While the Falklands was another harking back, Thatcher did look forward – with her, albeit divisive and at times destructive, vision of a free-market, privatised, ‘Big Bang’ Britain.
Can it now find a way to reconcile the lessons of the past with new ideas for its future; to build a more equitable country, one of genuine equality of opportunity and unafraid of looking ahead?
Speaking after a performance of Bloody Difficult Women, during its recent run at Hammersmith’s Riverside Studios, businesswoman Gina Miller – on whose story the play is based – told me what prompted her to take the UK Government to court over its plans to trigger Article 50 (and Brexit) without consulting Parliament: she had an idea of what Britain is which she felt was being violated by how the process was playing out.
Born and brought up in Guyana, a former British colony, she said many children of the Commonwealth feel attached to a certain notion of Britain in this way.
“We listened to the BBC World Service every night, the Queen was on the wall, my mother collected blue Wedgwood china – we literally were more British I think than the British… it’s British values that were taught to us growing up; respect and truth and honesty and doing the right thing. All those values are instilled in us and so, to me, it’s what you defend.”
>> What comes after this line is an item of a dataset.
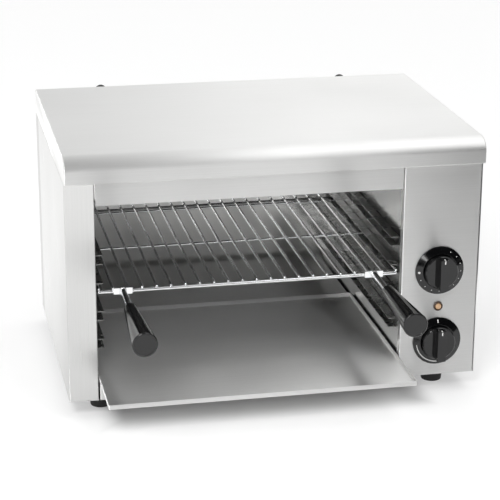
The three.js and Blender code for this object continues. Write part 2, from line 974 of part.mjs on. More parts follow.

Recalling her appearance on the BBC’s Andrew Marr Show, she said that the journalist observed off-camera – to her shock – that she and Nigel Farage were actually “really similar”.
“He said ‘you both have a very strong view of Britain – yours is different to his, but you have a very strong view of what you’re fighting for’. And I have a very strong view still of what I’m fighting for… a Britain that is about fairness and equality and has a place in the world, where it’s respected for our soft power and our humanity and for our compassion.
“I was brought up with those values and values are not myths. But the snake-oil salesmen [did sell] a myth… playing on people’s fear and anger and deep resentment.”
The biggest crisis facing Britain is the crisis of facing itself. Time is of the essence in integrating our past and looking to the future – lest we drift further, beyond a point of no return.